15. Vamos terminando.  A festa de São Francisco não pode ser um dia que passa e nada mais. Ela deve poder marcar nossas vidas. Precisa colocar dentro de nós uma saudade daquele tempo em que resolvemos vender tudo e seguir Francisco.  Temos vontade de pedir aos céus e ao Francisco da glória que volte a esta terra. “Voou para o Alto? Não voltará? Volta de novo à terra, ó Pai São Francisco. Andaste no trabalho ingente e doloroso de arredar os espinhos que escondem  no coração do mundo o Reino dos céus;  chagaste no trabalho os teus pés e mãos, teu peito estalou de cansaço num rasgão sangrento. E já os lobos amansavam suas gulas e sanhas, e as andorinhas andavam presas no encanto de tua voz, e os homens deixavam os campos de batalha para correr atrás de ti, em convívio fraterno, e até os infiéis, enternecidos escutavam os teus cantares de Paz e Bem. Parece que já nos sorria o paraíso.  Mas foste embora naquela madrugada de luz que  num instante fulgiu nos negrumes da terra, e logo se apagou.  E foi outra vez a noite do pecado.  Há  mais espinhos sobre a crosta da terra; anda à solta, mais açulados e gulosos, os lobos que nos espreitam; fugiram aterradas as andorinhas;  e as irmãs cotovias, tristes encapuchadas, vivem numa saudade imensa daquela madrugada que não chegou a amanhecer.
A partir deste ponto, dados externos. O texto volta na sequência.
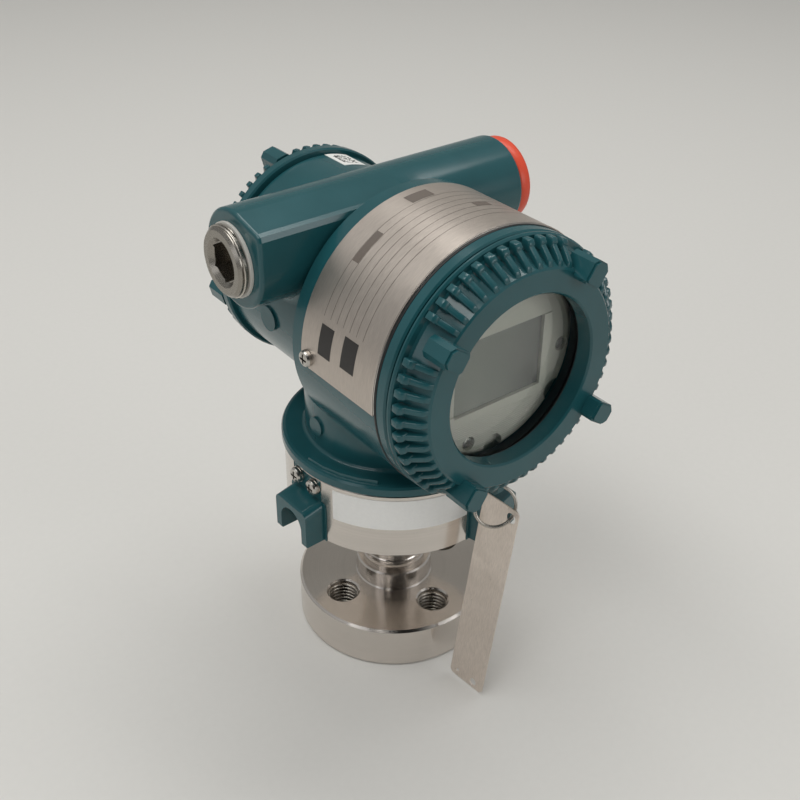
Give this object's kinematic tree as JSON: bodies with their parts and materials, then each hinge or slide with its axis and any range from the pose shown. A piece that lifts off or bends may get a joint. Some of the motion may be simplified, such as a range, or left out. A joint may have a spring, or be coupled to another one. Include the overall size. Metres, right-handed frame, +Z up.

Volta, pai  São Francisco, ao teu trabalho de encher a terra da paz do Reino de Deus!  Mas se não voltas, então espera-me, ó Pai, que também me quero partir contigo” (Fernando Felix Lopes, O Poverello. S. Francisco de Assis,  Ed.  Franciscana  Braga,  1950, p. 493-494).

E ordeno firmemente por obediência a todos os meus irmãos, clérigos e leigos, que não introduzam glosas na Regra, nem nestas palavras dizendo: assim devem ser entendidas, mas como o Senhor me concedeu de modo simples e claro, dizer e escrever a Regra e estas palavras, igualmente de modo simples e sem glosa, as entendais com santa operação e as observeis até o fim (Testamento 38-39).